Request: Extract each line of the data below exactly as written.

Records supplied:
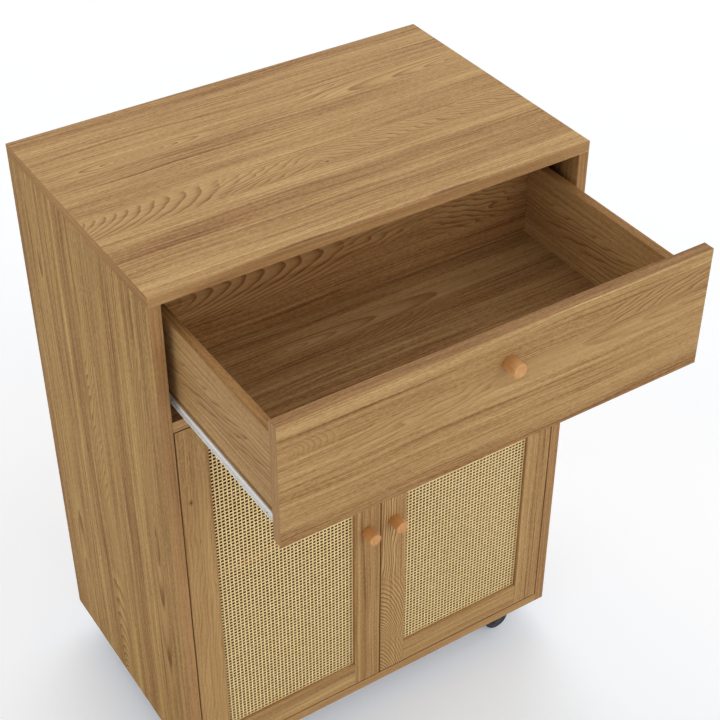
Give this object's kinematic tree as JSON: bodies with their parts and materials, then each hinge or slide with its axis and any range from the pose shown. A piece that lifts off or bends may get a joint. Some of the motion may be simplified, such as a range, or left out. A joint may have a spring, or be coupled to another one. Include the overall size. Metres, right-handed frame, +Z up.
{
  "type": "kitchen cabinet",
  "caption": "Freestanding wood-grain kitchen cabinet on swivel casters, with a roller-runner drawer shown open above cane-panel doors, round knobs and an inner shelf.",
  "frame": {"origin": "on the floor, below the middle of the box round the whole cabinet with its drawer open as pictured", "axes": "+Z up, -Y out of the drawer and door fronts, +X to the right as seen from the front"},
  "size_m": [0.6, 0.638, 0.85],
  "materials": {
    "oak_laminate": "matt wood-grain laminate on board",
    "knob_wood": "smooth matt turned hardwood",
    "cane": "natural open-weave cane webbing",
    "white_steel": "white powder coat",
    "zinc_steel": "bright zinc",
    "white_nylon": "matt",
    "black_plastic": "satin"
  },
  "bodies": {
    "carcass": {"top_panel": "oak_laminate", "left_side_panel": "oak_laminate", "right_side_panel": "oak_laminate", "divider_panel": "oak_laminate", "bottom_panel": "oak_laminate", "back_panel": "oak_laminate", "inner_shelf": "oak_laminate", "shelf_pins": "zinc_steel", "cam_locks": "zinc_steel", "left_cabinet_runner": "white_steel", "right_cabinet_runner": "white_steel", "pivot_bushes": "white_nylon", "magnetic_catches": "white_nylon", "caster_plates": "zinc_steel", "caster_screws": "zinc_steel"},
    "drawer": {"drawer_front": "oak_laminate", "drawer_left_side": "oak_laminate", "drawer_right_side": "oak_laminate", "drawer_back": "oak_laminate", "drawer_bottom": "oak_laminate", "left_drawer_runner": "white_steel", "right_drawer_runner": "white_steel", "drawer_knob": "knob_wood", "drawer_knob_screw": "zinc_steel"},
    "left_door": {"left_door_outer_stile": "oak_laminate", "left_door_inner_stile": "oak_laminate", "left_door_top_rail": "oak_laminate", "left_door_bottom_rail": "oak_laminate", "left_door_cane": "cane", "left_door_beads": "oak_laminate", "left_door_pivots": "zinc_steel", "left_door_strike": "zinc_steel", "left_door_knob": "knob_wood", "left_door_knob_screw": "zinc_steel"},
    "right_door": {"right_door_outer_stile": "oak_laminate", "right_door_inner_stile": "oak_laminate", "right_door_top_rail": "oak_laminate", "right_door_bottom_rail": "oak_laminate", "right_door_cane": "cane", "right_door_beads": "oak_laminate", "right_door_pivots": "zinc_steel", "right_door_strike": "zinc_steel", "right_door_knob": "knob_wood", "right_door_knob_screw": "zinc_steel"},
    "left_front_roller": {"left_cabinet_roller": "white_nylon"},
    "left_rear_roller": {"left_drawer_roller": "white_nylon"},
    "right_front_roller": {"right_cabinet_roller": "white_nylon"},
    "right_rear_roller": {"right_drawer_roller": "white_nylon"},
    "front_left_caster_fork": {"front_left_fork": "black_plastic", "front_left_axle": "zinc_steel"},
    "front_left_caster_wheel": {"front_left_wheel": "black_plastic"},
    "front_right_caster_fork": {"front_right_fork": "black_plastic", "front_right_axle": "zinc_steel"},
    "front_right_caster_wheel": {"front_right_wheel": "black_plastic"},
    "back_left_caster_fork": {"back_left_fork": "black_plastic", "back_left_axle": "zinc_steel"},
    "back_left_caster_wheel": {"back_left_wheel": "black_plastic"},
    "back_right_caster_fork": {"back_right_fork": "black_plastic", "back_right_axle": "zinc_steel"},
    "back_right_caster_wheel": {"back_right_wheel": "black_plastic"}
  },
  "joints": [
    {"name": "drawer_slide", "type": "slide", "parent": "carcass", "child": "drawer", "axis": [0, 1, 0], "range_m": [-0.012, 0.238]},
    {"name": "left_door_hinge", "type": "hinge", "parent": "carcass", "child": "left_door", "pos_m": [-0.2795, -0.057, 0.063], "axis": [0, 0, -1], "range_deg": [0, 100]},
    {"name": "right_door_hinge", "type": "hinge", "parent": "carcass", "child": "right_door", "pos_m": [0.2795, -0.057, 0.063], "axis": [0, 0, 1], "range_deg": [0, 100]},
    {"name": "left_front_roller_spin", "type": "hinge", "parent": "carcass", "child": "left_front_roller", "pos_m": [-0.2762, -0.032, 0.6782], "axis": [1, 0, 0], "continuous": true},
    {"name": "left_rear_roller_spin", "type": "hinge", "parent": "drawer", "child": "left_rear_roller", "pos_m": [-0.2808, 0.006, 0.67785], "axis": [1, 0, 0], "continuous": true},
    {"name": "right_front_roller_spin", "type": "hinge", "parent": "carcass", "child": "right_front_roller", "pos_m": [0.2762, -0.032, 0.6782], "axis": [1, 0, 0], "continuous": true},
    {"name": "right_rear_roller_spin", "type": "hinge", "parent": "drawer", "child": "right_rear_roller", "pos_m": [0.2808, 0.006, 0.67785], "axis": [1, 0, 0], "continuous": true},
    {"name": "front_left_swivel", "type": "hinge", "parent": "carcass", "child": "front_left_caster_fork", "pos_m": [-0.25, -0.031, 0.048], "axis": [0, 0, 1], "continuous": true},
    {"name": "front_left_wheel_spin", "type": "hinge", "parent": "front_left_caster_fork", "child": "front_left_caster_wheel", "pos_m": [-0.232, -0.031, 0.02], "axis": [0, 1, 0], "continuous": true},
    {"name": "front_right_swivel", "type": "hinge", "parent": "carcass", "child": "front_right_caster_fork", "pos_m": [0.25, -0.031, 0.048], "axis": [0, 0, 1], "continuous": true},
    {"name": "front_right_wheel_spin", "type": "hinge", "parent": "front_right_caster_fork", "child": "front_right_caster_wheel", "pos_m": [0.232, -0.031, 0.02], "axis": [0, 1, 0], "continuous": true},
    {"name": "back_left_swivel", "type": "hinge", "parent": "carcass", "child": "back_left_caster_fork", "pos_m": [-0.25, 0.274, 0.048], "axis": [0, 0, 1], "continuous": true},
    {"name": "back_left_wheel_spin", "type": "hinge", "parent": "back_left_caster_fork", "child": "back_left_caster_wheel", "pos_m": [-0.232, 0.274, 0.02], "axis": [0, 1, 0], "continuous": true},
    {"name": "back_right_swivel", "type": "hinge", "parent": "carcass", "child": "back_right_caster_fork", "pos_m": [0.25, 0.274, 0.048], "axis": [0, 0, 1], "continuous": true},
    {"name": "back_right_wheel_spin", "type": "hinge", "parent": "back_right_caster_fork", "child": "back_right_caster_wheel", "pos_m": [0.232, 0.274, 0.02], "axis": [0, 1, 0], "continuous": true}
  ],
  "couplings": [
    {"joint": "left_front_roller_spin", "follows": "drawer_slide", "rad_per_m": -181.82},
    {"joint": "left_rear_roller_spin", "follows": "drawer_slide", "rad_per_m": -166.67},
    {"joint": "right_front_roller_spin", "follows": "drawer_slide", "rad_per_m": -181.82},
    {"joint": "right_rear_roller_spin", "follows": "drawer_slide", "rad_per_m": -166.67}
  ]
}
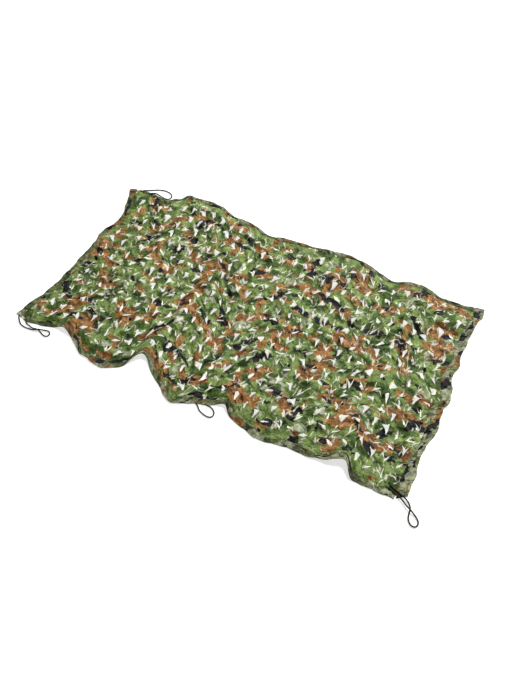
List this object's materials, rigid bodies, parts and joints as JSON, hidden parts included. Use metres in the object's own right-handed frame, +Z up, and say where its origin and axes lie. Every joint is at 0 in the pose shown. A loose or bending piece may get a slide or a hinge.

Finished answer:
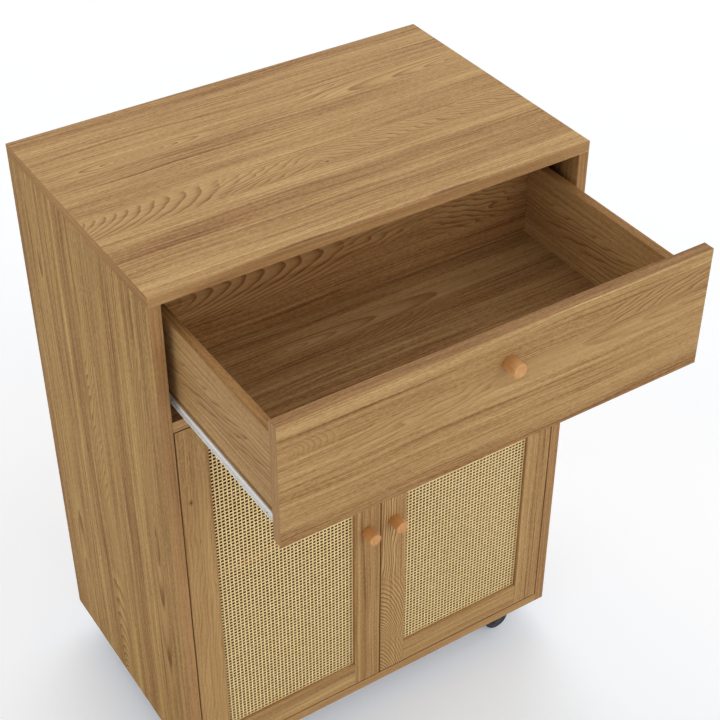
Give this object's kinematic tree as JSON: bodies with their parts and materials, then each hinge or slide with its axis and any range from the pose shown. A piece that lifts off or bends may get a joint. Some of the motion may be simplified, such as a range, or left out. A joint may have a spring, or be coupled to another one. Include the overall size. Metres, right-handed frame, +Z up.
{
  "type": "kitchen cabinet",
  "caption": "Freestanding wood-grain kitchen cabinet on swivel casters, with a roller-runner drawer shown open above cane-panel doors, round knobs and an inner shelf.",
  "frame": {"origin": "on the floor, below the middle of the box round the whole cabinet with its drawer open as pictured", "axes": "+Z up, -Y out of the drawer and door fronts, +X to the right as seen from the front"},
  "size_m": [0.6, 0.638, 0.85],
  "materials": {
    "oak_laminate": "matt wood-grain laminate on board",
    "knob_wood": "smooth matt turned hardwood",
    "cane": "natural open-weave cane webbing",
    "white_steel": "white powder coat",
    "zinc_steel": "bright zinc",
    "white_nylon": "matt",
    "black_plastic": "satin"
  },
  "bodies": {
    "carcass": {"top_panel": "oak_laminate", "left_side_panel": "oak_laminate", "right_side_panel": "oak_laminate", "divider_panel": "oak_laminate", "bottom_panel": "oak_laminate", "back_panel": "oak_laminate", "inner_shelf": "oak_laminate", "shelf_pins": "zinc_steel", "cam_locks": "zinc_steel", "left_cabinet_runner": "white_steel", "right_cabinet_runner": "white_steel", "pivot_bushes": "white_nylon", "magnetic_catches": "white_nylon", "caster_plates": "zinc_steel", "caster_screws": "zinc_steel"},
    "drawer": {"drawer_front": "oak_laminate", "drawer_left_side": "oak_laminate", "drawer_right_side": "oak_laminate", "drawer_back": "oak_laminate", "drawer_bottom": "oak_laminate", "left_drawer_runner": "white_steel", "right_drawer_runner": "white_steel", "drawer_knob": "knob_wood", "drawer_knob_screw": "zinc_steel"},
    "left_door": {"left_door_outer_stile": "oak_laminate", "left_door_inner_stile": "oak_laminate", "left_door_top_rail": "oak_laminate", "left_door_bottom_rail": "oak_laminate", "left_door_cane": "cane", "left_door_beads": "oak_laminate", "left_door_pivots": "zinc_steel", "left_door_strike": "zinc_steel", "left_door_knob": "knob_wood", "left_door_knob_screw": "zinc_steel"},
    "right_door": {"right_door_outer_stile": "oak_laminate", "right_door_inner_stile": "oak_laminate", "right_door_top_rail": "oak_laminate", "right_door_bottom_rail": "oak_laminate", "right_door_cane": "cane", "right_door_beads": "oak_laminate", "right_door_pivots": "zinc_steel", "right_door_strike": "zinc_steel", "right_door_knob": "knob_wood", "right_door_knob_screw": "zinc_steel"},
    "left_front_roller": {"left_cabinet_roller": "white_nylon"},
    "left_rear_roller": {"left_drawer_roller": "white_nylon"},
    "right_front_roller": {"right_cabinet_roller": "white_nylon"},
    "right_rear_roller": {"right_drawer_roller": "white_nylon"},
    "front_left_caster_fork": {"front_left_fork": "black_plastic", "front_left_axle": "zinc_steel"},
    "front_left_caster_wheel": {"front_left_wheel": "black_plastic"},
    "front_right_caster_fork": {"front_right_fork": "black_plastic", "front_right_axle": "zinc_steel"},
    "front_right_caster_wheel": {"front_right_wheel": "black_plastic"},
    "back_left_caster_fork": {"back_left_fork": "black_plastic", "back_left_axle": "zinc_steel"},
    "back_left_caster_wheel": {"back_left_wheel": "black_plastic"},
    "back_right_caster_fork": {"back_right_fork": "black_plastic", "back_right_axle": "zinc_steel"},
    "back_right_caster_wheel": {"back_right_wheel": "black_plastic"}
  },
  "joints": [
    {"name": "drawer_slide", "type": "slide", "parent": "carcass", "child": "drawer", "axis": [0, 1, 0], "range_m": [-0.012, 0.238]},
    {"name": "left_door_hinge", "type": "hinge", "parent": "carcass", "child": "left_door", "pos_m": [-0.2795, -0.057, 0.063], "axis": [0, 0, -1], "range_deg": [0, 100]},
    {"name": "right_door_hinge", "type": "hinge", "parent": "carcass", "child": "right_door", "pos_m": [0.2795, -0.057, 0.063], "axis": [0, 0, 1], "range_deg": [0, 100]},
    {"name": "left_front_roller_spin", "type": "hinge", "parent": "carcass", "child": "left_front_roller", "pos_m": [-0.2762, -0.032, 0.6782], "axis": [1, 0, 0], "continuous": true},
    {"name": "left_rear_roller_spin", "type": "hinge", "parent": "drawer", "child": "left_rear_roller", "pos_m": [-0.2808, 0.006, 0.67785], "axis": [1, 0, 0], "continuous": true},
    {"name": "right_front_roller_spin", "type": "hinge", "parent": "carcass", "child": "right_front_roller", "pos_m": [0.2762, -0.032, 0.6782], "axis": [1, 0, 0], "continuous": true},
    {"name": "right_rear_roller_spin", "type": "hinge", "parent": "drawer", "child": "right_rear_roller", "pos_m": [0.2808, 0.006, 0.67785], "axis": [1, 0, 0], "continuous": true},
    {"name": "front_left_swivel", "type": "hinge", "parent": "carcass", "child": "front_left_caster_fork", "pos_m": [-0.25, -0.031, 0.048], "axis": [0, 0, 1], "continuous": true},
    {"name": "front_left_wheel_spin", "type": "hinge", "parent": "front_left_caster_fork", "child": "front_left_caster_wheel", "pos_m": [-0.232, -0.031, 0.02], "axis": [0, 1, 0], "continuous": true},
    {"name": "front_right_swivel", "type": "hinge", "parent": "carcass", "child": "front_right_caster_fork", "pos_m": [0.25, -0.031, 0.048], "axis": [0, 0, 1], "continuous": true},
    {"name": "front_right_wheel_spin", "type": "hinge", "parent": "front_right_caster_fork", "child": "front_right_caster_wheel", "pos_m": [0.232, -0.031, 0.02], "axis": [0, 1, 0], "continuous": true},
    {"name": "back_left_swivel", "type": "hinge", "parent": "carcass", "child": "back_left_caster_fork", "pos_m": [-0.25, 0.274, 0.048], "axis": [0, 0, 1], "continuous": true},
    {"name": "back_left_wheel_spin", "type": "hinge", "parent": "back_left_caster_fork", "child": "back_left_caster_wheel", "pos_m": [-0.232, 0.274, 0.02], "axis": [0, 1, 0], "continuous": true},
    {"name": "back_right_swivel", "type": "hinge", "parent": "carcass", "child": "back_right_caster_fork", "pos_m": [0.25, 0.274, 0.048], "axis": [0, 0, 1], "continuous": true},
    {"name": "back_right_wheel_spin", "type": "hinge", "parent": "back_right_caster_fork", "child": "back_right_caster_wheel", "pos_m": [0.232, 0.274, 0.02], "axis": [0, 1, 0], "continuous": true}
  ],
  "couplings": [
    {"joint": "left_front_roller_spin", "follows": "drawer_slide", "rad_per_m": -181.82},
    {"joint": "left_rear_roller_spin", "follows": "drawer_slide", "rad_per_m": -166.67},
    {"joint": "right_front_roller_spin", "follows": "drawer_slide", "rad_per_m": -181.82},
    {"joint": "right_rear_roller_spin", "follows": "drawer_slide", "rad_per_m": -166.67}
  ]
}
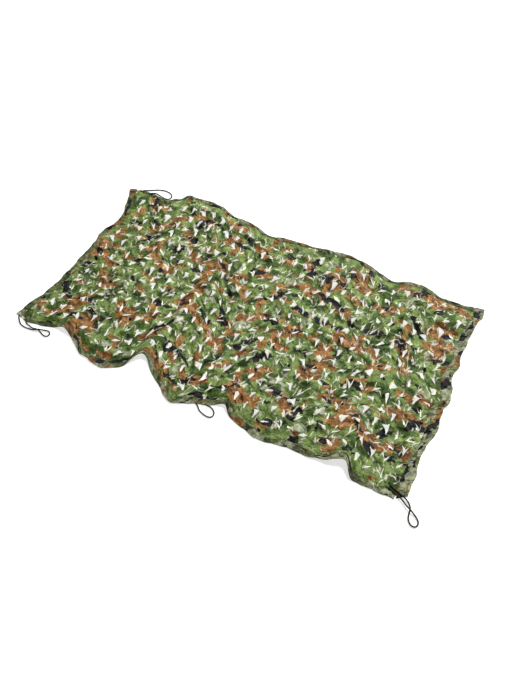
List this object's materials, rigid bodies, parts and joints as JSON, hidden parts included. Use metres in the object's own right-handed frame, +Z up, and say where its origin and axes lie. Every joint is at 0 in the pose shown. A loose or bending piece may get a slide or a hinge.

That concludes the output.